En y mettant des conditions et des moyens. Il faut que ces personnes soient accompagnées, ça c’est les moyens. Et la condition, c’est surtout qu’elles soient protégées par rapport à ce qu’elles peuvent dire, et par rapport à leur savoir et les conséquences directes qu’elles peuvent subir.
Parce qu’en parlant, elles prennent des risques ?
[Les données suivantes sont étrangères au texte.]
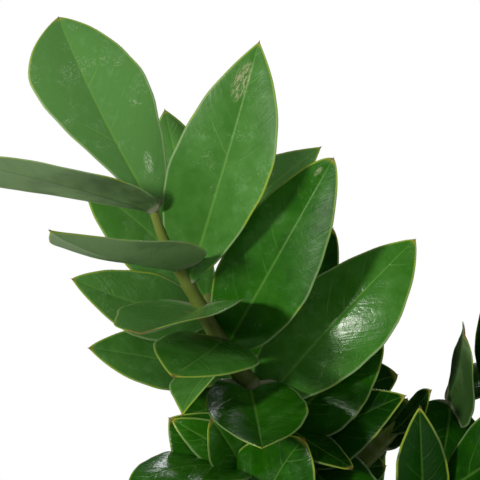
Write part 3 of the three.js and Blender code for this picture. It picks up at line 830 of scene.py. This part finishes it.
def leaf_top(n, leaf, vein, midrib, streaks):
    """The upper side's green: deep to light by the tone, which paints light and shade in part, with waxy
    bloom that is partly a painted sheen, veins and thin pale painted glints.
    """
    tone = leaf.tone
    top = n.mix(n.step(0.0, 0.55, leaf.varied), LEAF_DEEP, LEAF_MID)
    top = n.mix(n.step(0.35, 1.1, leaf.varied), top, LEAF_LIGHT)
    top = n.mix(n.times(n.times(streaks, 0.1), tone), top, LEAF_LIGHT)
    # Waxy bloom, partly a painted sheen: pale patches, stronger on lighter leaflets
    bloom_and_sheen = n.step(0.48, 0.72, n.noise(leaf.place, BLOOM_AND_SHEEN_SCALE, 5.0, 0.65))
    bloom_and_sheen = n.times(bloom_and_sheen, n.step(0.4, 0.65, leaf.blotches))
    top = n.mix(n.times(bloom_and_sheen, n.times(tone, 0.45)), top, BLOOM_AND_SHEEN_GREEN)
    # More of the same on the lightest leaflets: painted sheen
    top = n.mix(n.times(n.step(0.9, 1.3, tone), 0.12), top, BLOOM_AND_SHEEN_GREEN)
    top = n.mix(n.times(vein, n.line(tone, 0.5, 0.14)), top, VEIN_GREEN)
    top = n.mix(n.times(midrib, n.line(tone, 0.35, 0.18)), top, MIDRIB_GREEN)
    # Painted highlights: thin pale glints along the ripples' lines, stronger on lighter leaflets
    ripples = n.noise(leaf.place, RIPPLE_SCALE, 2.0, 0.5, 1.5)
    glint = n.step(0.012, 0.0, n.math("ABSOLUTE", n.math("SUBTRACT", ripples, 0.5)))
    glint = n.times(glint, n.step(0.54, 0.64, n.noise(leaf.place, GLINT_SCALE, 3.0, 0.6)))
    return n.mix(n.times(glint, n.times(tone, 0.6)), top, GLINT_PALE)


def with_scuff_and_highlight(n, leaf, top):
    """The upper side with its spot, beige wear on darker leaflets and a painted highlight on the lightest,
    and 1 on a leaflet that has such a spot.
    """
    along_it, across_it, has_spot = n.parts("leaf_scuff_and_highlight")
    away = n.times(n.times(across_it, across_it), 3.0)
    away = n.line(along_it, n.times(along_it, 0.5), away)
    spot_place = n.vector(n.times(along_it, 3.0), n.times(across_it, 12.0), leaf.tone)
    spot_streaks = n.noise(spot_place, 1.0, 4.0, 0.75)
    scuff_and_highlight = n.math("ADD", spot_streaks, n.step(2.5, 0.0, away))
    scuff_and_highlight = n.times(n.step(0.5, 0.66, scuff_and_highlight), has_spot)
    scuff_and_highlight = n.times(scuff_and_highlight, n.step(1.0, 0.3, away))
    scuff_and_highlight = n.times(scuff_and_highlight, n.step(0.44, 0.6, spot_streaks))
    # Beige wear on darker leaflets; on the lightest, the pale glint colour: a painted highlight
    scuff_and_highlight_colour = n.mix(n.step(0.9, 1.2, leaf.tone), SCUFF_BEIGE, GLINT_PALE)
    return n.mix(n.times(scuff_and_highlight, 0.8), top, scuff_and_highlight_colour), has_spot


def leaf_underside(n, leaf, midrib):
    """The dull underside, paler towards the tip and in clouds."""
    clouds = n.step(0.35, 0.65, n.noise(leaf.place, CLOUD_SCALE, 3.0, 0.6))
    clouds = n.line(clouds, 0.6, -0.2)
    clouds = n.math("ADD", clouds, n.line(leaf.s, 1.2, -0.8))
    pale = n.step(-0.1, 1.2, n.math("ADD", leaf.varied, clouds))
    return n.mix(n.times(midrib, 0.5), n.mix(pale, UNDER_DEEP, UNDER_LIGHT), UNDER_MIDRIB)


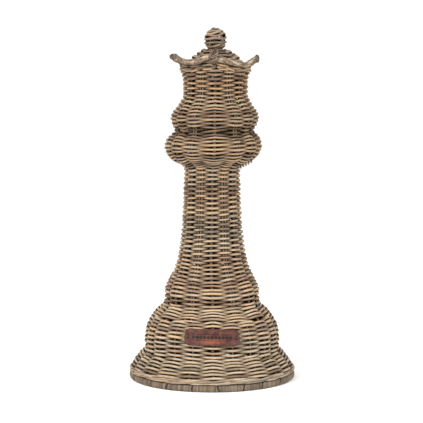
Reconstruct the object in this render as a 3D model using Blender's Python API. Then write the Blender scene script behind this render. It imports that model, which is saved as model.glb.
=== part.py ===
"""A giant lawn chess queen woven from rattan: cane frame, woven bands, crown rods and ball finial.

Units are metres and +Z is up. The origin is the centre of the round foot, on the ground, and
the front, where the leather label hangs, faces -Y.
"""
import functools
import math

import bmesh
import bpy
from mathutils import Vector

MM = 0.001
GAP = 0.3 * MM  # clearance between pieces that touch

# Cane sizes
WEAVER_DIAMETER = 4.0 * MM
SKIN = WEAVER_DIAMETER - GAP
POLE_RADIUS = 4.0 * MM
STAKE_RADIUS = 2.0 * MM
HOOP_RADIUS = 3.0 * MM
HOOP_SIDES = 6
ROD_RADIUS = 5.5 * MM

# The frame: thick poles, with a pair of thin stakes midway between each two poles
POLE_COUNT = 7
POLE_STEP = math.tau / POLE_COUNT
FACETS = 4 * POLE_COUNT
TWIN_SPREAD = 2.6 * MM
# In the foot each pair is opened out, so that poles and single stakes stand at equal steps
OPENED_SPREAD = POLE_STEP / 6
OPENED_BELOW = 96.0 * MM
PAIRED_ABOVE = 120.0 * MM
POLE_DEPTH = WEAVER_DIAMETER + POLE_RADIUS
STAKE_DEPTH = POLE_DEPTH + 0.4 * MM

# How far the woven skin sinks below the outline, at a pole, between the two, and at a pair of stakes
SKIN_SINK = {0: 0.0, 1: 1.5 * MM, 2: 2.0 * MM, 3: 1.5 * MM}

# The foot
RIM_CENTRE_RADIUS = 137.0 * MM
RIM_HEIGHT = 12.0 * MM
RIM_WRAP = 1.2 * MM
RIM_SIDES = 8

# The outline of the weave, as one chain of arcs: each band starts where the one below it ends.
# A row is height, radius, bulge of the arc that ends there and its number of steps.
OUTLINE_FOOT = (12.3, 144.0)
BAND_ARCS = {
    "border_weave": ((17.0, 144.0, 0.0, 1),),
    "skirt_weave": ((49.5, 117.5, 2.5, 3),),
    "drum_weave": ((70.0, 118.8, 0.0, 1), (127.0, 84.5, 8.5, 5)),
    "shoulder_weave": ((152.0, 84.0, 0.0, 1), (181.0, 69.5, 1.0, 2), (206.0, 61.0, -1.0, 1)),
    "column_weave": ((250.0, 54.2, -0.5, 1), (358.0, 49.3, -1.0, 2)),
    "collar_weave": ((366.5, 52.0, 0.0, 1), (396.0, 87.0, 7.5, 4), (424.5, 68.5, 6.0, 3)),
    "head_weave": ((447.0, 79.0, 2.0, 2), (470.0, 65.5, 3.0, 2), (484.0, 57.8, -1.0, 1)),
    "crown_neck_weave": ((512.0, 56.8, 0.0, 1), (521.0, 58.5, 0.0, 1), (529.0, 62.5, 0.0, 1)),
}
ROOF_FOOT = (531.5, 53.0)
ROOF_ARCS = ((539.0, 50.5, 0.0, 1), (550.5, 42.0, 0.5, 1), (566.0, 18.5, 0.5, 2))
ROOF_SKIN = 3.0 * MM
STAKE_ROOF_DEPTH = ROOF_SKIN + GAP + STAKE_RADIUS + 0.4 * MM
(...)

En parlant, elles prennent beaucoup de risques. Ce sont d’ailleurs les seules qui prennent des risques. Les personnes pauvres sont souvent fragiles, parfois agressives en raison de leur vie quotidienne. Elle sont sans cesse en danger pour leur famille, la peur de ne pas avoir le logement qu’elles attendent, la peur qu’on les sépare de leurs enfants : le placement des enfants, on y pense toujours. C’est une angoisse. Il faut donc qu’il y ait des personnes garantes avec elles que ce qu’elles diront de leur fera pas de tort.
Moi, je suis témoin de toute l’énergie que ces personnes dépensent pour être actifs, pour être entendues. On ne peut pas imaginer toute l’énergie qu’elles mettent … alors quand on les traite d’ « assistés »… C’est pour cela qu’il faut qu’elles soient associées aux décisions, aux concertations. Mais il faut aussi leur donner le temps de pouvoir s’exprimer. Cela ne peut se faire sans créer de la confiance. En s’interdisant de juger.
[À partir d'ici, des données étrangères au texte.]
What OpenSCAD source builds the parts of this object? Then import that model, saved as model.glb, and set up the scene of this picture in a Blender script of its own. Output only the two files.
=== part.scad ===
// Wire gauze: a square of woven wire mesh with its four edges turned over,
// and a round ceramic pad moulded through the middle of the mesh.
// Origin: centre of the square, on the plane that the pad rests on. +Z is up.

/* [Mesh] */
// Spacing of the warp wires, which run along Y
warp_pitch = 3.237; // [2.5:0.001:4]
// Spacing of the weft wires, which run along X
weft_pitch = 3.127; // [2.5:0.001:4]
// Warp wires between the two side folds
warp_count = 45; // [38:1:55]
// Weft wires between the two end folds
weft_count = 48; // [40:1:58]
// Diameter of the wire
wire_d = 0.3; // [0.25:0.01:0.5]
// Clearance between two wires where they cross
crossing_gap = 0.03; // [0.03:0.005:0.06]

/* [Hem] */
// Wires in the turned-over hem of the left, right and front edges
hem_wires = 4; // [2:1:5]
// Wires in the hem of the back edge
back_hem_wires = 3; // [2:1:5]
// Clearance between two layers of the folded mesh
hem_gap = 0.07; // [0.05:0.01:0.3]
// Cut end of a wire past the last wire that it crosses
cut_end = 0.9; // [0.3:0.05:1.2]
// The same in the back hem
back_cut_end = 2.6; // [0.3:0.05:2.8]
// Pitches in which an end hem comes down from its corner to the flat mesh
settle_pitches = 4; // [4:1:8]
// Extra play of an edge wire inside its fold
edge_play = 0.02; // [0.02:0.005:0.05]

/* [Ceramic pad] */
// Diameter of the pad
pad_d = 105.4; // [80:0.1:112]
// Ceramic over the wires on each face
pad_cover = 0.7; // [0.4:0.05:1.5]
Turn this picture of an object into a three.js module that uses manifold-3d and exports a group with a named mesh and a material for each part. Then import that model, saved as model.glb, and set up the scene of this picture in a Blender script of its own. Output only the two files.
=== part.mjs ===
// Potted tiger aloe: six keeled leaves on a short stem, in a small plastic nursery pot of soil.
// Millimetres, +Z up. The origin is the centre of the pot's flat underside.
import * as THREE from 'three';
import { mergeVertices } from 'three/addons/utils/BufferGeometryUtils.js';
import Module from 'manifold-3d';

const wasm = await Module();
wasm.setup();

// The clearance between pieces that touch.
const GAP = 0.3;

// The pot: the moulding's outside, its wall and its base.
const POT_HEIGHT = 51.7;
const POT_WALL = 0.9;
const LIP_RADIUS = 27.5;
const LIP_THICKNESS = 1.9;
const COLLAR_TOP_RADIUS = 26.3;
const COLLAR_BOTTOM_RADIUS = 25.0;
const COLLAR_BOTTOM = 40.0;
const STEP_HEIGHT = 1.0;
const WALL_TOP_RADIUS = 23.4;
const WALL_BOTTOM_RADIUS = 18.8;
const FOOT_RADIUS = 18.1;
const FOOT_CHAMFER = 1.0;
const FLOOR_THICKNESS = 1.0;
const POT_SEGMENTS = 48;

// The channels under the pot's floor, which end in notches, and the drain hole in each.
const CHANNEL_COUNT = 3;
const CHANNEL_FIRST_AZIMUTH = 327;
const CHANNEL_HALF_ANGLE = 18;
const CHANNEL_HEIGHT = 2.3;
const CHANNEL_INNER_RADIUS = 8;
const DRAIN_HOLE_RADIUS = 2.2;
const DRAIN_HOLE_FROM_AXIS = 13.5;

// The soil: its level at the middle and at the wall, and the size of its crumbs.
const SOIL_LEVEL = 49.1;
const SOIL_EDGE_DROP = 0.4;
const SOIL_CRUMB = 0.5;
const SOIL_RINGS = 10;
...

Au CCC, comment vivez-vous votre place ?
Lors des premières réunions du CCC, j’ai pris le temps de mieux connaître la motivation des autres représentants d’associations qui étaient là. Dans une réunion, dans un groupe de travail, il ne suffit pas de témoigner, il faut aussi écouter, apprendre à comprendre, construire sa réflexion. Et il faut être solide, car on entend des choses violentes parfois.
Donc, avoir sa place ce n’est pas seulement s’exprimer…
Pour être dans un groupe, il faut d’abord un temps d’adaptation. Observer ce qui fait vivre ce groupe, quel est son projet. Ensuite il faut préparer ses interventions. C’est du travail… Avant de parler, il faut comprendre. Mais ensuite, ne pas hésiter à provoquer, à être décalé.
N’y a t il pas aussi un risque de n’être qu’un alibi ?
Ce risque existe si on n’est pas accompagné par un groupe, si on n’est pas préparé, formé, s’il n’y a pas un travail de fond derrière. Le témoignage n’a pas de valeur s’il n’est pas analysé. Cela n’a de sens que si on est porteur de la parole des autres et si l’on est assuré qu’elle ne sera pas détournée.
Dans l’avis du Conseil Communal de Concertation sur l’accompagnement des bénéficiaires du RMI, votre témoignage a été déterminant. Certains étaient bouleversés. Ils n’avaient jamais entendu cela. Avez-vous eu le sentiment que votre apport était essentiel ?
Il a fallu que je saisisse en quoi je pouvais apporter quelque chose et comment j’allais le dire. Comprendre la méthode et le projet. Mon expérience avec ATD Quart monde et d’autres associations m’a beaucoup aidé. Mais j’ai vérifié aussi avec d’autres, notamment avec le Forum de l’insertion, ce que je pouvais apporter, ce que je pouvais transmettre. Ce n’était pas une affaire personnelle, mais un travail de longue haleine, collectif, de plusieurs mois.
Il existe beaucoup de dispositifs concernant les personnes en situation de pauvreté. En quoi la parole de ces personnes serait-elle légitime ?
Il est indispensable que cette parole soit entendue par ceux qui prennent des décisions. Les décisions sont des choix. Une décision n’est jamais neutre. Par exemple pour le RMI ou le RSA, si on ne traite que le volet financier et pas l’insertion, l’objectif est raté : on ne traite que d’un seul aspect de la personne et on ne le considère pas comme un citoyen. Je suis attaché à ce mot « citoyen », parce que la République doit reconnaître chacun dans la dignité, et la dignité c’est le respect, un mot difficile quand il s’agit des personnes très pauvres. Et pourtant, la personne qui vit à la rue, qui est handicapée, porte des valeurs. Et comme c’est l’histoire qui construit l’avenir, c’est leur histoire à chacun qui construit notre avenir à tous. C’est cela leur apport à la société. Reconnaitre un être humain par ses valeurs c’est aussi la conscience de la société.
Propos recueillis par Pascal Percq pour le mensuel Feuille de route Quart Monde n°382, mars 2009.